Problem details
Transcribe exactly the lines from the one holding "bpy.context.view_layer.update()" to the end of the data below, including both of those lines and no others.

Data excerpt
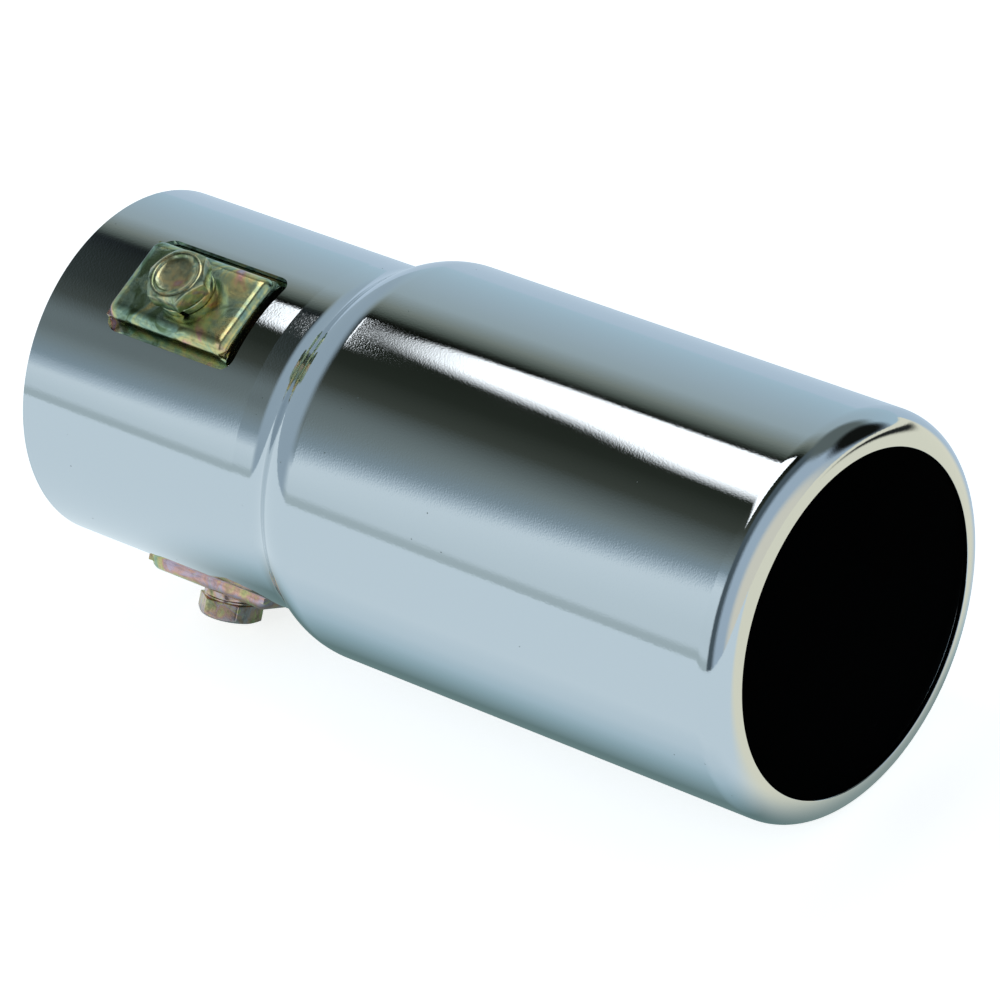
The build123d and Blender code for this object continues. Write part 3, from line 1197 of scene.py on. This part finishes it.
# The strip over the tip is crisp along its far edge and fades out towards the camera
LIGHT_SHEETS = [
    LightSheet(
        "strip_light",
        far=((-438.0, 17.0), (-415.0, 21.0), (-395.0, 23.0), (-350.0, 24.0), (64.0, 25.0)),
        near=((-438.0, 13.0), (-410.0, 10.5), (-395.0, 9.0), (-375.0, 8.0), (-343.0, 6.0), (-310.0, 1.0),
              (-281.0, 0.0), (-200.0, -1.5), (-120.0, -5.0), (-40.0, -9.0), (30.0, -15.0), (64.0, -17.0)),
        fade=6.0,
        strength=1.9,
        rise=42.0,
    ),
    LightSheet(
        "side_light",
        far=((-492.0, 22.0), (-448.0, 24.0)),
        near=((-492.0, 8.0), (-470.0, 5.0), (-448.0, 3.0)),
        fade=5.0,
        strength=1.8,
        rise=8.0,
    ),
]


@dataclass(frozen=True)
class Studio:
    """Pale floor, soft light from all round with two sheets overhead, and the camera. Lengths in metres."""

    camera_place: tuple[float, float, float] = (0.7368, -0.6167, 0.6590)
    camera_right: tuple[float, float, float] = (0.76127, 0.62779, -0.16236)
    camera_up: tuple[float, float, float] = (-0.28279, 0.54675, 0.78810)
    camera_back: tuple[float, float, float] = (0.58352, -0.55404, 0.59375)
    lens: float = 221.36  # millimetres, as the sensor's width
    sensor: float = 36.0
    clip: tuple[float, float] = (0.01, 50.0)
    floor_height: float = -0.038
    floor_size: float = 6.0
    paper: str = "#F0F0F0"
    paper_glow: float = 0.75  # added where the camera sees the paper, so that it is white there
    # Painted light on the paper, which only the chrome sees: near the tip, on the far side, and in front of the mouth
    near_paper_painted_light: str = "#E5F3FA"
    far_paper_painted_cool_light: str = "#C6D9E9"
    front_paper_painted_warm_light: str = "#FFFAE2"
    stand_place: tuple[float, float] = (0.40, 0.42)
    # Painted dark patch on the floor for a stand that isn't built, seen only in the chrome
    stand_painted_dark_patch: str = "#2A2C2A"
    # Where each tone of the floor starts and where it is full: from the axis, from the cut end or from the stand
    far_edge: tuple[float, float] = (0.01, 0.10)
    front_edge: tuple[float, float] = (0.155, 0.19)
    near_edge: tuple[float, float] = (-0.05, -0.015)
    stand_edge: tuple[float, float] = (0.24, 0.12)
    rear_shade_edge: tuple[float, float] = (0.0, 0.04)
    front_shade_edge: tuple[float, float] = (0.19, 0.16)
    contact_width: float = 0.08  # of the painted shadow under the tip, to each side
    # Tones of the painted shadow under the tip, from right under it out to the side
    contact: tuple[tuple[float, str], ...] = (
        (0.36, "#7C8E8A"), (0.50, "#B4C6C8"), (0.60, "#D6E2E6"), (0.74, "#F0F4F6"), (1.0, "#FFFFFF")
    )
    # Tones of the surroundings, by their angle from up, from the camera's side to the far side
    walls: tuple[tuple[float, str], ...] = (
        (-90, "#BFCED1"), (-87, "#BFCED1"), (-84, "#DCEAF0"), (-76, "#E0EEF4"), (-60, "#E8F5FB"), (-56, "#C4D4DE"),
        (-50, "#93A5AE"), (-38, "#838F8F"), (-20, "#464B44"), (-6, "#2E332C"), (14, "#20251E"), (26, "#0A0D08"),
        (28.5, "#262B25"), (31.5, "#596159"), (38, "#8B938B"), (50, "#B0C0C4"), (64, "#B6C9D2"), (90, "#BCD6E4"),
    )
    # The pale card at the side stands askew, and its upper edge climbs towards the mouth: where the card ends, as the
    # part along +X of the way there, and how far the edge is out there, in radians
    card_ends: tuple[float, float] = (-0.6335, -0.5385)
    card_lean: tuple[float, float] = (-0.2, 0.18)
    # Where its lower and its upper edge start and where they are full, in degrees from up
    card_low: tuple[float, float] = (-84, -72)
    card_high: tuple[float, float] = (-30, -46)
    # The other cards: where each one starts and where it is full, as the part along +X of the way there, and for the
    # band along the lip also in degrees from up
    rear_edge: tuple[float, float] = (-0.62, -0.80)
    lip_edge: tuple[float, float] = (0.02, 0.14)
    lip_side: tuple[float, float] = (70, 30)
    mouth_edge: tuple[float, float] = (0.27, 0.5)
    front_wall_edge: tuple[float, float] = (0.74, 0.93)
    rear_wall: str = "#AABCC8"
    edge_band: str = "#56636A"
    mouth_card: str = "#B9CBDA"
    front_wall: str = "#F4EEDC"
    # Two dark things behind the mouth: way there, angle that each one covers from its middle, and its tone
    things: tuple[tuple[tuple[float, float, float], float, str], ...] = (
        ((0.25, 0.77, 0.587), 25.0, "#6A7472"),
        ((0.51, 0.82, 0.25), 21.0, "#171917"),
    )
    thing_core: float = 0.55  # share of that angle that has the full tone

    def build(self) -> None:
        """Makes the whole studio."""
        self.place_camera()
        self.lay_floor()
        self.light()

    def place_camera(self) -> None:
        """Sets the camera where the photograph was taken from."""
        data = bpy.data.cameras.new("camera")
        data.sensor_width = self.sensor
        data.lens = self.lens
        data.clip_start, data.clip_end = self.clip
        camera = bpy.data.objects.new("camera", data)
        turn = Matrix((self.camera_right, self.camera_up, self.camera_back)).transposed()
        camera.matrix_world = Matrix.Translation(Vector(self.camera_place)) @ turn.to_4x4()
        bpy.context.scene.collection.objects.link(camera)
        bpy.context.scene.camera = camera

    def lay_floor(self) -> None:
        """Lays a white floor that keeps the tip's shadow."""
        half, z = self.floor_size / 2, self.floor_height
        mesh = bpy.data.meshes.new("floor")
        mesh.from_pydata([(-half, -half, z), (half, -half, z), (half, half, z), (-half, half, z)], [], [(0, 1, 2, 3)])
        material = bpy.data.materials.new("floor_paper")
        material.use_nodes = True
        tree = material.node_tree
        tree.nodes.clear()
        paper = add_node(tree, "ShaderNodeBsdfDiffuse", {"Color": to_linear(self.paper)})
        path = add_node(tree, "ShaderNodeLightPath").outputs
        glow = add_node(tree, "ShaderNodeMath", {0: path["Is Camera Ray"], 1: self.paper_glow}, operation="MULTIPLY")
        lit = add_node(tree, "ShaderNodeEmission", {"Color": to_linear("#FFFFFF"), "Strength": glow})
        seen = add_node(tree, "ShaderNodeAddShader", {0: paper, 1: lit})
        # As the chrome shows it, painted light and shade: painted cool light on the far side, painted warm light in
        # front of the mouth, a painted dark patch for a stand that isn't built, and a painted shadow under the barrel
        spot = add_node(tree, "ShaderNodeTexCoord").outputs["Object"]
        parts = add_node(tree, "ShaderNodeSeparateXYZ", {0: spot}).outputs
        away = add_node(tree, "ShaderNodeVectorMath", {0: spot, 1: (*self.stand_place, z)}, operation="DISTANCE")
        far, front, near, stand, from_rear, from_front = (
            add_node(
                tree,
                "ShaderNodeMapRange",
                {"Value": value, "From Min": start, "From Max": stop},
                interpolation_type="SMOOTHSTEP",
            )
            for value, (start, stop) in (
                (parts["Y"], self.far_edge),
                (parts["X"], self.front_edge),
                (parts["Y"], self.near_edge),
                (away.outputs["Value"], self.stand_edge),
                (parts["X"], self.rear_shade_edge),
                (parts["X"], self.front_shade_edge),
            )
        )
        painted_warm_light, under = (
            add_node(tree, "ShaderNodeMath", {0: one, 1: other}, operation="MULTIPLY")
            for one, other in ((front, near), (from_rear, from_front))
        )
        tone = lay_over(
            tree,
            self.near_paper_painted_light,
            [(far, self.far_paper_painted_cool_light), (painted_warm_light, self.front_paper_painted_warm_light), (stand, self.stand_painted_dark_patch)],
        )
        # Painted shadow under the barrel, darkest along the axis, which only the chrome sees
        aside = add_node(tree, "ShaderNodeMath", {0: parts["Y"]}, operation="ABSOLUTE")
        contact = add_node(tree, "ShaderNodeMapRange", {"Value": aside, "From Max": self.contact_width})
        shade = add_node(tree, "ShaderNodeValToRGB", {"Fac": contact})
        set_stops(shade.color_ramp, list(self.contact))
        tint = add_node(tree, "ShaderNodeMix", {0: under, 6: tone, 7: shade}, data_type="RGBA", blend_type="MULTIPLY")
        # The chrome sees this painted floor light and shade; the camera sees the white paper with its real shadow
        mirrored = add_node(tree, "ShaderNodeEmission", {"Color": tint.outputs[2], "Strength": 1.0})
        both = add_node(tree, "ShaderNodeMixShader", {0: path["Is Glossy Ray"], 1: seen, 2: mirrored})
        add_node(tree, "ShaderNodeOutputMaterial", {"Surface": both})
        mesh.materials.append(material)
        floor = bpy.data.objects.new("floor", mesh)
        bpy.context.scene.collection.objects.link(floor)

    def light(self) -> None:
        """Lights the studio from all round and hangs the sheets."""
        world = bpy.data.worlds.new("studio")
        world.use_nodes = True
        bpy.context.scene.world = world
        tree = world.node_tree
        tree.nodes.clear()
        sight = add_node(tree, "ShaderNodeTexCoord").outputs["Generated"]
        parts = add_node(tree, "ShaderNodeSeparateXYZ", {0: sight}).outputs
        angle = add_node(tree, "ShaderNodeMath", {0: parts["Y"], 1: parts["Z"]}, operation="ARCTAN2")
        things = [
            (add_node(tree, "ShaderNodeVectorMath", {0: sight, 1: way}, operation="DOT_PRODUCT").outputs["Value"],
             (math.cos(math.radians(wide)), math.cos(math.radians(wide * self.thing_core))))
            for way, wide, _ in self.things
        ]
        card_low, card_high, rear, lip, lip_side, card, front, *shares = (
            add_node(
                tree,
                "ShaderNodeMapRange",
                {"Value": value, "From Min": start, "From Max": stop},
                interpolation_type="SMOOTHSTEP",
            )
            for value, (start, stop) in (
                (angle, map(math.radians, self.card_low)),
                (angle, map(math.radians, self.card_high)),
                (parts["X"], self.rear_edge),
                (parts["X"], self.lip_edge),
                (angle, map(math.radians, self.lip_side)),
                (parts["X"], self.mouth_edge),
                (parts["X"], self.front_wall_edge),
                *things,
            )
        )
        askew = add_node(
            tree,
            "ShaderNodeMapRange",
            {"Value": parts["X"], "From Min": self.card_ends[0], "From Max": self.card_ends[1],
             "To Min": self.card_lean[0], "To Max": self.card_lean[1]},
        )
        held = add_node(tree, "ShaderNodeMath", {0: card_low, 1: card_high}, operation="MULTIPLY")
        lift = add_node(tree, "ShaderNodeMath", {0: askew, 1: held}, operation="MULTIPLY")
        sloped = add_node(tree, "ShaderNodeMath", {0: angle, 1: lift}, operation="SUBTRACT")
        share = add_node(
            tree, "ShaderNodeMapRange", {"Value": sloped, "From Min": -math.pi / 2, "From Max": math.pi / 2}
        )
        walls = add_node(tree, "ShaderNodeValToRGB", {"Fac": share})
        set_stops(walls.color_ramp, [((degrees + 90) / 180, code) for degrees, code in self.walls])
        band = add_node(tree, "ShaderNodeMath", {0: lip, 1: lip_side}, operation="MULTIPLY")
        path = add_node(tree, "ShaderNodeLightPath").outputs
        tone = lay_over(
            tree,
            walls,
            [
                (rear, self.rear_wall),
                (band, self.edge_band),
                (card, self.mouth_card),
                (front, self.front_wall),
                *((share, code) for share, (_, _, code) in zip(shares, self.things)),
                (path["Is Camera Ray"], "#FFFFFF"),
            ],
        )
        sky = add_node(tree, "ShaderNodeBackground", {"Color": tone, "Strength": 1.0})
        add_node(tree, "ShaderNodeOutputWorld", {"Surface": sky})
        for sheet in LIGHT_SHEETS:
            sheet.hang()


STATIONS = [
    Station(1, Body.BOLT_1, angle=-19.0, along=29.5, turn=2.0),
    Station(2, Body.BOLT_2, angle=-148.5, along=31.1, turn=-22.0),
    Station(3, Body.BOLT_3, angle=96.5, along=30.3, turn=31.0),
]


def main() -> None:
    """Builds the tip and its studio in order."""
    logging.basicConfig(level=logging.INFO, format="%(name)s: %(message)s")
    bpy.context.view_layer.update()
    bpy.context.scene.view_settings.view_transform = "Standard"
    finishes = Finishes.make()
    TipShell(STATIONS).build(finishes)
    for station in STATIONS:
        ClampBracket().build(station, finishes.bracket)
        SpringWasher().build(station, finishes.bolt)
        ClampBolt().build(station, finishes.bolt)
    Studio().build()


if __name__ == "__main__":
    main()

Correct answer
    bpy.context.view_layer.update()
    bpy.context.scene.view_settings.view_transform = "Standard"
    finishes = Finishes.make()
    TipShell(STATIONS).build(finishes)
    for station in STATIONS:
        ClampBracket().build(station, finishes.bracket)
        SpringWasher().build(station, finishes.bolt)
        ClampBolt().build(station, finishes.bolt)
    Studio().build()


if __name__ == "__main__":
    main()